At the luxury hotel that is Brenners Park-Hotel & Spa, Baden-Baden, the headquarters of the Oetker Collection, there are other jewels in the immediate vicinity. The gal woke up, before dawn, and headed around the well-lit neighbouring Lichtentaler Park. The inner-lit Burda Museum, which opened in 2004, is designed by Richard Meier, who also did Wolfgang Puck’s CUT restaurant in Four Seasons Beverly Wilshire – here, there is a massive rusted scroll, by Ben Jakober (similar to the standing knitting needles at Rosewood Mayakoba). Inside, apparently the Burda Museum has the biggest-ever collection of Gerhard Richters but, obviously, at that hour it was impossible to view them.

..and by day

..and by day

And later, sadly, I was already on my way. No time to get inside the Burda Museum, time only to view, from outside, Germany’s largest opera house (2,500 seats, a conversion of the former Baden-Baden railway station), or the Kurhaus, which Marlene Dietrich said was the most beautiful casino in the world, and where such bodies as NATO, in 2009, and the Olympic Congress, in 1981, have met – presumably in its events facilities rather than at the tables. I took one of the hotel’s first-class mountain bikes and before heading up steep hills I explored the town, amazed at the side-by-side terraces of designer shops, and little cafés, and not a single speck of litter, anywhere.

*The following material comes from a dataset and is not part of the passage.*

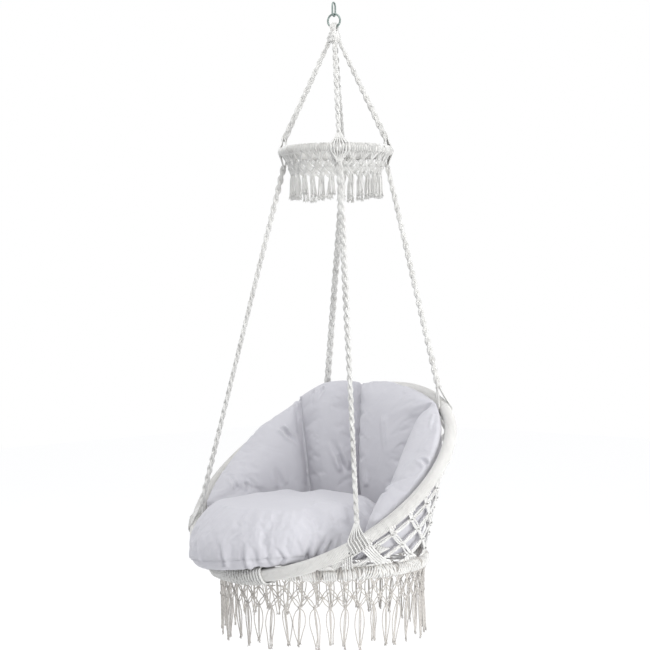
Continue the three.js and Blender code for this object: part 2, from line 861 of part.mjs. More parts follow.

My table in the lovely breakfast room

My table in the lovely breakfast room

Brenners has its own beehives, and a whole honeycomb graced the dedicated breakfast room’s separate buffet area. There was a whole wall of different breads, and the help-yourself butters included those foil-wrapped sticks that are oh-so-German, and so good. Unlike some hotels, where the breakfast team is half-awake and or somehow inferior, here the servers are highly polished and sensitive: breakfast Manager Kanica Becker even has her photo, alongside those of other top people, in guests’ welcome booklet (another unusual feature of this 100-room hotel is that the weekly Friday cocktail includes a manager-led tour of the facilities).

Frank Marrenbach

Frank Marrenbach

The hotel’s MD is Frank Marrenbach, who is also CEO of the Oetker Collection, overseeing its hotels from St Barth’s east to the Seychelles.   We dined in the Michelin-starred The Park, looking out at – Lichtentaler Park. It was crispest starched linens (I had seen the iron used to erase the slightest crease), and silver napkin rings, and sommelier Karl-Heinz Schopf, who has been here nearly 35 years – he chose a Martin Wassmer 2010 CALMO, which stands for Castellberg Altenberg Letten Malteserfarten Alberg. I started off with Austrian chef Paul Stradner’s Autumn mushrooms with emulsion of parsley, cream of hazelnut and shallot crunch and thought about Wellness Director Hans-Peter Veit, not an ounce of fat on him, who claims that stay here, follow a regime and you can lose two to 2.5 kilos of fat a week.

One guest's 'decoration' of art-room 127

One guest’s ‘decoration’ of art-room 127

Frank Marrenbach makes this historic luxury hotel the opposite of stuffy. Early this year he worked with the Staatliche Kunsthalle Baden-Baden on a project called ‘Room Service: Hotels in the Arts and Artists in Hotels’. Part of this was led by the hotel’s artist-in-residence, Christian Jankowski. The hotel’s room 127 was painted white, and left empty. Overnight guests, of whom Marrenbach was one, chose, beforehand, room furnishings from a ‘dressing-up box’ selected by the artist – one guest, thus designing his own ‘art room’, went all-traditional, another eschewed seating in favour of a crate of beer and so on. The following morning, the guest of the previous night had to share whatever he/she had decided during the night. Original? You bet.